En outre, le système de propriété intellectuelle joue également un rôle important dans la diffusion plus large des connaissances. Le régime des brevets, par exemple, fonctionne sur la base d’une contrepartie : en échange de l’octroi de droits exclusifs, les inventeurs sont tenus de divulguer leur invention de manière suffisamment détaillée (voir généralement Lee, 2024). Cette exigence transforme les connaissances tacites en informations explicites, enrichissant ainsi le domaine public et fournissant une base pour de futures innovations.

Les vastes référentiels d’informations relatives aux brevets constituent également une ressource précieuse pour orienter le développement technologique et identifier de nouveaux domaines de recherche scientifique et commerciale pour les chercheurs et les entrepreneurs (Kwakwa et Oksen, 2024; voir également Borthakur, 2023). En outre, les droits de propriété intellectuelle facilitent le processus de transfert de technologie et les projets collaboratifs. Les contrats de licence permettent aux titulaires de droits de diffuser leurs innovations de manière stratégique, en atteignant des marchés et des applications qui, sans cela, resteraient inaccessibles. De tels contrats peuvent favoriser une adoption plus rapide et plus large des nouvelles technologies.

Parmi les types de propriété intellectuelle potentiellement pertinents pour les technologies de la mode, on peut citer les brevets pour les nouveaux matériaux et procédés, les marques liées à une image de marque durable et les droits sur les dessins et modèles pour les produits écologiques. Dans le même temps, la protection des savoirs traditionnels et des solutions fondées sur la nature liées à la mode – telles que les techniques de teinture naturelle, les méthodes agricoles régénératives et les méthodes anciennes de production manuelle de textiles – dans le cadre de la propriété intellectuelle peut poser des difficultés, d’autant plus que ces types d’innovations sont souvent développés collectivement sur plusieurs générations, dans des contextes culturels différents, et peuvent donc ne pas répondre aux critères de nouveauté requis pour la protection par brevet. En outre, ces innovations sont généralement transmises oralement, ce qui rend difficile l’établissement de leur propriété légale. Des instruments internationaux tels que le Protocole de Nagoya et le Traité de l’OMPI sur la propriété intellectuelle, les ressources génétiques et les savoirs traditionnels associés visent à combler certaines de ces lacunes.

OMPI et WIPO GREEN

En tant qu’institution spécialisée des Nations Unies, l’OMPI vise à promouvoir un système international de propriété intellectuelle équilibré et efficace qui favorise l’innovation et la créativité au profit de tous. Tout d’abord, elle sert de forum pour la coopération internationale, notamment en offrant à ses États membres une plateforme pour engager le dialogue et négocier des accords internationaux. Ensuite, elle offre des services de propriété intellectuelle à l’appui des processus d’innovation. Des accords tels que le Traité de coopération en matière de brevets (PCT) et le système de Madrid pour les marques tentent de rationaliser le processus complexe et coûteux de recherche d’une protection internationale de la propriété intellectuelle en offrant un mécanisme centralisé permettant aux innovateurs d’obtenir une protection dans plusieurs ressorts juridiques. Parmi les autres services, on peut citer la mise à disposition de bases de données telles que Patentscope, qui permet aux utilisateurs d’accéder à des millions de documents de brevets, notamment aux demandes selon le PCT.
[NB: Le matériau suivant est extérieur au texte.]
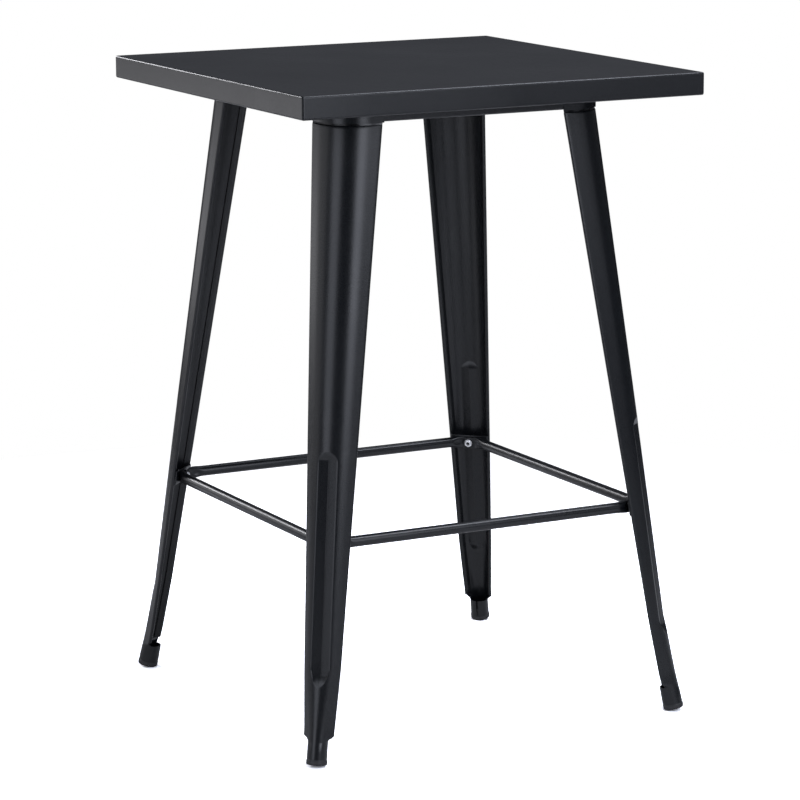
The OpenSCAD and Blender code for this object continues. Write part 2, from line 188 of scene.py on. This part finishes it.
def panel_raw(z):
    """Width of each of a leg's two faces, with its hem."""
    if z < MID_Z:
        return between(max(z, CUT_Z), CUT_Z, PANEL_LOW, MID_Z, PANEL_MID)
    return between(z, MID_Z, PANEL_MID, SOCKET_Z, PANEL_TOP)


def corner_raw(z):
    """Radius of a leg's rounded corner."""
    if z < MID_Z:
        return between(max(z, CUT_Z), CUT_Z, CORNER_LOW, MID_Z, CORNER_MID)
    return between(z, MID_Z, CORNER_MID, SOCKET_Z, CORNER_TOP)


def groove_edge(z):
    """Half width of the groove's outline: a round upper end and a pointed lower end."""
    if z > ROUND_Z:
        return sqrt(max(0, GROOVE_HALF**2 - (z - ROUND_Z) ** 2))
    return GROOVE_HALF * min(1, max(0, z - GROOVE_LOW) / TIP_LEN) ** TIP_POWER


def strip_half(z):
    """Half width of the strip of mesh along the groove, which widens again past the groove's ends."""
    past = max(0, z - GROOVE_HIGH, GROOVE_LOW - z)
    return min(GROOVE_HALF, max(NARROWEST, groove_edge(z)) + SPREAD * past)


def end_share(x, z):
    """Share of the full depth at a point near the groove's ends: 1 on the facets, 0 and less outside."""
    x = min(x, GROOVE_HALF - EDGE_CLEAR)
    rise = sqrt(GROOVE_HALF**2 - x * x) - GROOVE_HALF
    high = (GROOVE_HIGH + rise - z) / max(SHORTEST_HIGH, SLOPE_HIGH + rise)
    foot = TIP_LEN * (x / GROOVE_HALF) ** TIP_SWEEP
    low = (z - GROOVE_LOW - foot) / max(SHORTEST_LOW, SLOPE_LOW - foot)
    return min(high, low)


def corner_y(x, z, r):
    """Height of the leg's rounded corner over its arc centre, with the pressed V groove."""
    arc = sqrt(r * r - x * x)
    chord = sqrt(r * r - GROOVE_HALF**2)
    slope = (GROOVE_HALF + hypot(x, 1)) / (arc + chord) + GROOVE_VEE / GROOVE_HALF
    vee = eased_in(GROOVE_HALF - x, SHOULDER) * slope
    share = 1 - eased_in(1 - eased_in(end_share(x, z), SOFT_START), SOFT_FULL)
    return arc - vee * max(0, share) * (SHALLOW_END + (1 - SHALLOW_END) * share)


def corner_sine(j, z):
    """Sine of the angle between the corner's middle and place j of the corner."""
    strip = strip_half(z)
    s = asin(strip / max(softened(corner_raw, z), STRIP_LIMIT * strip))
    if j < GROOVE:
        return sin(pi / 4 - (pi / 4 - s) * (j - ARC) / (GROOVE - ARC))
    return sin(s) * cos((j - GROOVE) / (MIDDLE - GROOVE) * pi / 2)


def channel(j, z, o):
    """Leg section at height z, from the leg's outer corner: place j of the sheet, offset inwards by o."""
    r, b = softened(corner_raw, z), softened(panel_raw, z) - HEM_R
    if j < BEND:
        back = 1 - j
        return b - HEM_LEN * back, 2 * HEM_R - (2 * HEM_R - 2 * SHEET - HEM_GAP) * back - o
    if j < PANEL:
        a = pi * (j - BEND) / (PANEL - BEND)
        return b + (HEM_R - o) * sin(a), HEM_R + (HEM_R - o) * cos(a)
    if j < ARC:
        return b + (r - b) * (j - PANEL) / (ARC - PANEL), o
    n = corner_sine(j, z)
    x = n * r
    x, y = x - o * n, corner_y(x, z, r) - o * sqrt(1 - n * n)
    return r - y / ROOT2 + x / ROOT2, r - y / ROOT2 - x / ROOT2


def rolled(j, z, o, gap):
    """Place j of the sheet in the rolled foot, from the tube's axis, with half the seam's opening."""
    if j > ARC:
        a = asin(corner_sine(j, z))
    elif j > PANEL:
        a = radians(between(j, ARC, PANEL_START, PANEL, PANEL_END))
    else:
        a = radians(between(j, PANEL, PANEL_END, 0, ROLL_END - gap))
    return (FOOT_R - o) * sin(a), (FOOT_R - o) * cos(a)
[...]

Autre base de données de ce type, WIPO GREEN, qui regroupe toutes les technologies mentionnées dans le présent rapport. La base de données WIPO GREEN contient plus de 140 000 technologies vertes, experts et besoins, et est une ressource publique gratuite. Fondée sur les téléchargements des demandeurs et des prestataires de solutions, elle vise à combler le manque d’informations sur les technologies vertes en fournissant des informations accessibles sur les solutions disponibles ou à venir.

La propriété intellectuelle dans l’économie circulaire

Une autre question qui mérite une analyse plus approfondie est le rôle de la propriété intellectuelle dans l’économie circulaire, un modèle qui maintient les ressources en circulation et réduit les déchets (Calboli, 2024). Les processus clés tels que la réutilisation, la réparation, la remise à neuf et le recyclage nécessitent souvent l’accord du titulaire du droit de propriété intellectuelle. Ainsi, la mise sur le marché d’un produit ayant subi une transformation substantielle peut constituer une atteinte aux droits du titulaire de la propriété intellectuelle. Le droit de réparer peut ne pas s’appliquer si les modifications apportées au produit sont trop importantes.

Aussi peut-il être justifié, compte tenu de ces tensions, d’examiner la manière dont certains éléments de la propriété intellectuelle sont exercés ou interprétés dans l’économie circulaire. Dans la pratique, les entreprises qui sont favorables à l’économie circulaire doivent considérer leur rôle de facilitateurs d’une forte circularité en adoptant des pratiques collaboratives (Capponi et al., 2025). Au niveau politique, certains suggèrent d’envisager des exceptions spécifiques pour la réparation et le surcyclage, ainsi qu’une interprétation plus large du principe d’épuisement des droits.